Inspired by the success stories above, we might then want to look for axioms that satisfy all four of the properties in our wish list for set theory. There has in fact been much work in attempting to do that, including some notable efforts by Frege and by Russell and Whitehead, because a success in this one area of mathematics would have extremely wide-ranging implications. Indeed, in parallel with the work to axiomatize set theory, there was also a lot of work which showed that many other branches of mathematics can be formulated in terms of set theory. So a good set of axioms for set theory would in fact provide a solid foundation not just for that field but for much of mathematics itself.

However, it is not to be: Gödel’s famous First Incompleteness Theorem shows that we cannot hope to have axioms for set theory that simultaneously satisfies all four of the properties on our wish list.
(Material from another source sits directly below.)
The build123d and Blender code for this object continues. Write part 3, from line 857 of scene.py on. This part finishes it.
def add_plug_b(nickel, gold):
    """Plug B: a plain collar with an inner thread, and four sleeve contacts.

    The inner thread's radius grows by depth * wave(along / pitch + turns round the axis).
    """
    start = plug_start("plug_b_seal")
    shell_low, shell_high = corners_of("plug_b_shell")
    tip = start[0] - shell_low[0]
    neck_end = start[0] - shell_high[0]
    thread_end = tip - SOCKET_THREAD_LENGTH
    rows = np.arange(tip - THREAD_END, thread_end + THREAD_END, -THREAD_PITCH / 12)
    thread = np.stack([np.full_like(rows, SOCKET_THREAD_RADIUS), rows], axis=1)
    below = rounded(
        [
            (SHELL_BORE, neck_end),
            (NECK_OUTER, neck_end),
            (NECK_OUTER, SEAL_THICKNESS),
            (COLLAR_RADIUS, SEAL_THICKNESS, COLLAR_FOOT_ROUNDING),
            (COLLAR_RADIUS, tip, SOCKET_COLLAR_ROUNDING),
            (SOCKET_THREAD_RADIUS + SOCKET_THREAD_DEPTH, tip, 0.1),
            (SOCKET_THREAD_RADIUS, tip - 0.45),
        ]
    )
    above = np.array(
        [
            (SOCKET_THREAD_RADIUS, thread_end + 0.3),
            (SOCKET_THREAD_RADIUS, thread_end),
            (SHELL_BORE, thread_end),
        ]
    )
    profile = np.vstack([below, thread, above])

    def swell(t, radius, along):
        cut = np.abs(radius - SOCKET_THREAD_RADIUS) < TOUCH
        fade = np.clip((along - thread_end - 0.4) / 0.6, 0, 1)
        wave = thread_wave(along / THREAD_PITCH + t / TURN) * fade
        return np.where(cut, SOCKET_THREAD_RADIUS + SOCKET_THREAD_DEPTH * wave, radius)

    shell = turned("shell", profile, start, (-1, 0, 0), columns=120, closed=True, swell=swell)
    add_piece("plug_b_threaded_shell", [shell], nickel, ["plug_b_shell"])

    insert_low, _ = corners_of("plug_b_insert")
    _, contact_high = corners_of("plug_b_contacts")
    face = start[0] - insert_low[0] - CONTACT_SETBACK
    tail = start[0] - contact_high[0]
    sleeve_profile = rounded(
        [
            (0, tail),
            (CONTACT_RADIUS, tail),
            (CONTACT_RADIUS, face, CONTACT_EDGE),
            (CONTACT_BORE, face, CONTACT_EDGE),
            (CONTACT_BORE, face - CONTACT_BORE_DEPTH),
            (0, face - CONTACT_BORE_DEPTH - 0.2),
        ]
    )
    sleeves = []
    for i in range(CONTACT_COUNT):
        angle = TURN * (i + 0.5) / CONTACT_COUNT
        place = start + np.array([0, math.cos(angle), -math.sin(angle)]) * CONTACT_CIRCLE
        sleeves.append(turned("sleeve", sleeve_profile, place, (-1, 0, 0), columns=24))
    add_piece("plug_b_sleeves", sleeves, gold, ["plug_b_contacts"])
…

Gödel’s First Incompleteness Theorem. (Special case) There is no set of axioms that is computable, consistent, sound with respect to set theory, and complete.

And, not only that, the same is true for most of the other mathematical theories, including arithmetic over the natural numbers when we consider both addition and multiplication.

We will revisit and discuss this theorem in more details in a few lectures. But before we can do that, we need to spend a bit of time formalizing the notion of computability. Proving that something is computable is straightforward: giving an algorithm (or a program in your favourite programming language) suffices. But to prove that something is not computable seems more challenging. We want to carefully define exactly what we mean by computability so that (i) we can indeed prove that some sets of axioms are uncomputable, as required for the proof of the incompleteness theorem, and (ii) our notion of computability is general enough so that uncomputability really captures the impossibility of writing any algorithm (in any programming language!) for the task.

We will do so with the help of Turing machines.